Time Complexity: Guard for early exit pattern
O(n)
0
0
Guard for early exit pattern in Swift - Time & Space Complexity
Understanding Time Complexity
We want to see how using a guard statement to exit early affects how long the code runs.
Does this pattern change how the program grows with bigger inputs?
Scenario Under Consideration
Analyze the time complexity of the following code snippet.
func findFirstPositive(_ numbers: [Int]) -> Int? {
for number in numbers {
guard number > 0 else { continue }
return number
}
return nil
}
This code looks for the first positive number in a list and stops as soon as it finds one.
Identify Repeating Operations
Identify the loops, recursion, array traversals that repeat.
- Primary operation: Looping through the array elements one by one.
- How many times: Up to all elements, but usually stops early when a positive number is found.
How Execution Grows With Input
As the list gets bigger, the code might check more numbers, but it can stop early if it finds a positive number quickly.
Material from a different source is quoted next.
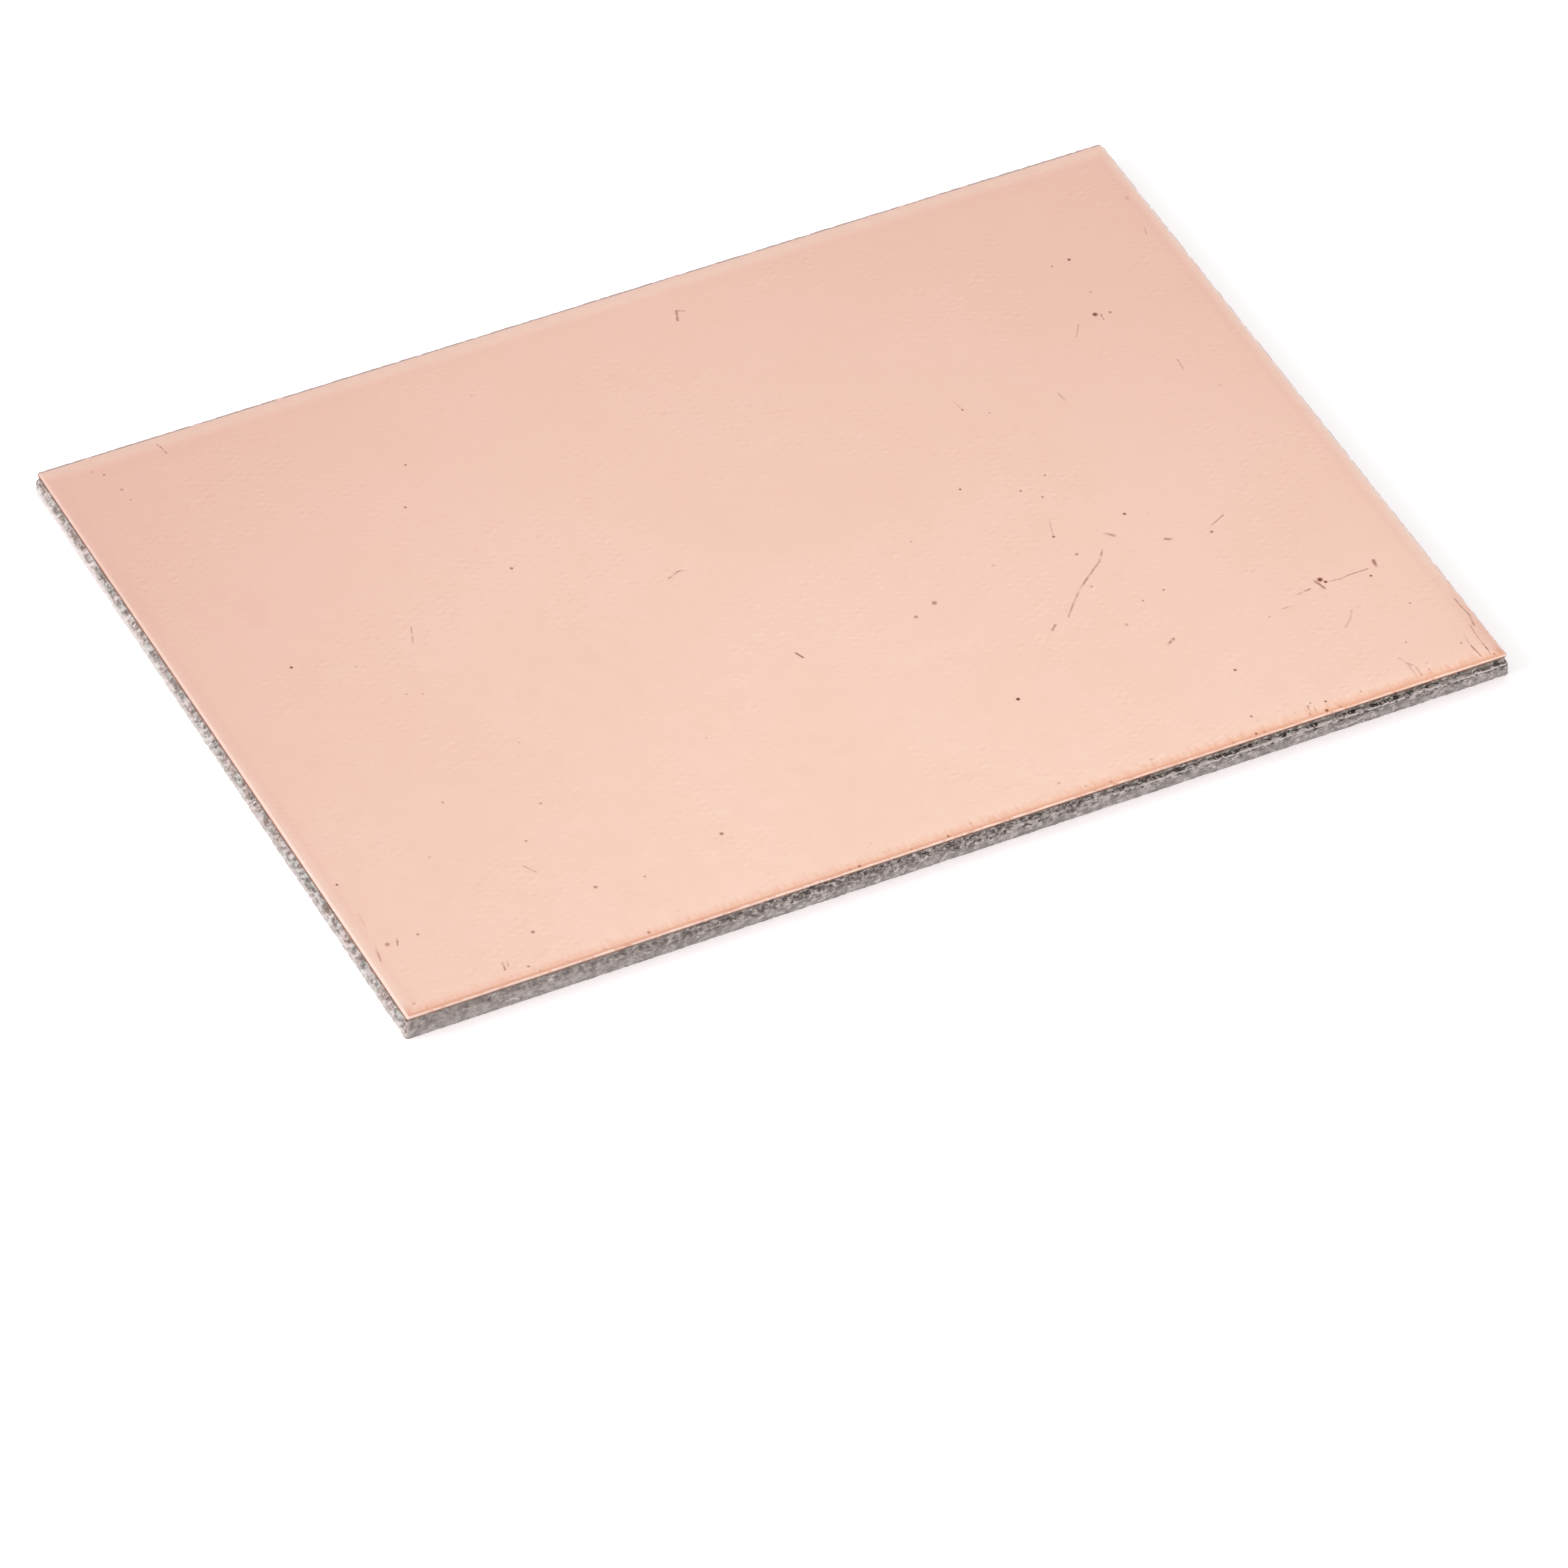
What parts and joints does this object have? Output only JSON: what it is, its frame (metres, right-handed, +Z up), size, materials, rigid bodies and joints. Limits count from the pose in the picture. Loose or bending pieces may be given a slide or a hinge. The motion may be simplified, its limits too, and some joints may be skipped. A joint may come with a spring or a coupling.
{
  "type": "copper clad board",
  "caption": "Flat rectangular glass-fibre laminate with copper foil bonded over its whole upper face and sheared edges, a blank to etch or mill into a printed circuit.",
  "frame": {"origin": "middle of the bare underside, on the surface the board lies on", "axes": "+X along the long sides, +Y along the short sides, +Z up out of the copper face"},
  "size_m": [0.07, 0.05, 0.0015],
  "materials": {
    "laminate": "matte",
    "copper": "satin"
  },
  "bodies": {
    "root": {"base_laminate": "laminate", "copper_foil": "copper"}
  },
  "joints": []
}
| Input Size (n) | Approx. Operations |
|---|---|
| 10 | Between 1 and 10 checks |
| 100 | Between 1 and 100 checks |
| 1000 | Between 1 and 1000 checks |
Pattern observation: The number of checks grows with input size but can stop early, so actual work varies.
Final Time Complexity
Time Complexity: O(n)
This means in the worst case, the code looks at every item once, but it can finish sooner if it finds what it needs early.
Common Mistake
[X] Wrong: "Using guard for early exit always makes the code run faster for all inputs."
[OK] Correct: Sometimes the positive number is near the end or missing, so the code still checks many items, making the time grow with input size.
Interview Connect
Understanding how early exit patterns affect time helps you write clear and efficient code, a skill valued in many coding challenges and real projects.
Self-Check
"What if we changed the guard to check for a different condition that rarely happens? How would the time complexity change?"